Two years ago, I spoke to a packed breakout room at the Rabbinic Assembly of the Reform movement in Long Beach. Following my lecture, leaders of the movement wanted to talk with me about urgent marketing issues. It took them about three months to organize a breakfast in New York. At the breakfast, I explained to them that in order to market effectively these days, they needed to take risk, to think critically, to create big, bold ideas of engagement. Every risk and idea I tossed at them during the breakfast was met with the same stone-faced response: “Our lay leaders and funders would never go for that.” Over and over, I saw the looks of near panic on their faces in response to my ideas. The group couldn’t get rid of me fast enough. 

That evening, I had a meeting with the leaders of Chabad on Campus at Lubavitch headquarters in Crown Heights, Brooklyn. Seated around the table were about 15 Chabad rabbis working on campuses across America. I explained my same philosophy to them. Every risky, big idea I threw out was continually met with, “How do we do this? How can we make this happen?” They probed and pushed my brain for more and more. They jumped into thinking about implementation. The meeting began at 7:30 p.m. and ended at 1:30 a.m. 

As I walked out in the wee hours of the morning, I contrasted my two Jewish meetings that day. The morning one was boring, frightening, paralyzing and lifeless. The evening one was vibrant, pulsing, exciting, passionate and fun. It was a creative person’s dream. I asked myself, “Who is going to win here? Who is going to succeed?” The answer was obvious. 

The Jewish community needs to take a lesson from Chabad. They have become the McDonald’s of the Jewish world. They are everywhere, with Jewish spiritual retail outlets, attracting and engaging the masses, the grass roots, the people — AMCHA. The rabbis live on a shoestring budget and work their brains to exhaustion raising local money for each of their locations and programs. They move their families to the hinterlands — Tashkent, Guangzhou, Caracas — sometimes very dangerous places, to blend in with a Jewish community and build its soul. 

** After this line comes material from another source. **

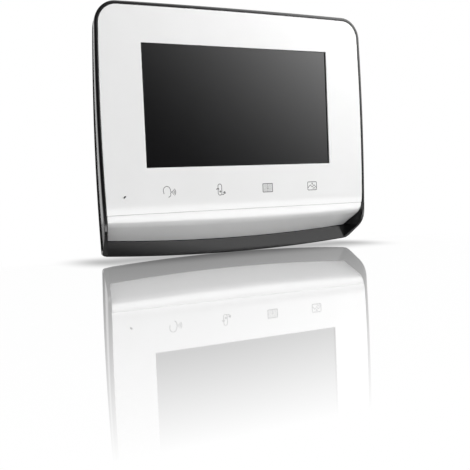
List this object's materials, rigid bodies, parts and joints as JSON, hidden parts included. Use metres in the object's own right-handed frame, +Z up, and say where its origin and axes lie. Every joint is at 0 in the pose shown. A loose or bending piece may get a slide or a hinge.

Chabad, through chabad.org, has invested in and cracked the complex digital challenge of social marketing, having created the most visited Jewish website on the planet. In a boiler room at their Crown Heights worldwide headquarters sit about 25 young Brooklyn hipster Lubavitchers, who know more about the digital universe than all the professors and students who surround me at USC’s Annenberg School of Communication and Journalism, where I teach. When I am stumped by a social marketing challenge for my clients or students, I call them and gather some of the best practices and insights on all the evolutions of Twitter, Facebook, Snapchat and Periscope. 

Yes, Chabad chases people down with tefillin and they give out lots of tiny Shabbat candles. But they also give out something else: love. As I have told my wife, “God forbid something should happen to us, the next morning there will be 300 Chabad rabbis at our door.” 

I don’t believe in everything Chabad thinks or does. Some of it drives me crazy. I, too, can argue their Orthodoxy, practices and beliefs. But who in the Jewish world isn’t arguing Jewish issues of practice and belief with every other Jew? We don’t dare say in the end, “Take this back from the Reform, Conservative, Sephardic, Persian, Russian or Israeli Jews.” 

To Mr. Bronfman and every other member of self-declared Jewish royalty: 

Chabad doesn’t have a heavy, empowered lay structure. They, too, have mega donors like you. But their rabbis are respected and revered by their donors. The rabbis of Chabad have the ultimate power in the organization. This is a very different construct from the Jewish world that you know. In that Jewish world, where I spent so many years working as a marketing consultant, I witnessed a constant and overwhelming fear and intimidation of many intelligent, savvy, capable professionals who were loath to make themselves vulnerable to donors who had the ultimate say. As a result, that Jewish world doesn’t take enough risks. Professionals are scared of the rebuke of the lay people. They are hesitant to make decisions and take risks and put themselves at the mercy of their committees and funders. It is an unhealthy environment and a construct that keeps the Jewish world back. 

With all the millions of dollars the Jewish community spends on studies each year, they need to study Chabad. And then, different from writing about all those studies in the Jewish press and hauling them out to meetings and conferences, the results of this study need to be implemented. Because Chabad’s successes are undeniable.

Mr. Bronfman, you are simply jealous. And another thing: No one can intimidate Chabad. It will forge ahead with great success no matter what you say about it. 

Gary Wexler is the executive manager of the Third Space Thinking initiative at the USC-Annenberg School of Communication and Journalism, where he is also the adjunct professor of both advertising and creativity, as well as nonprofit advocacy.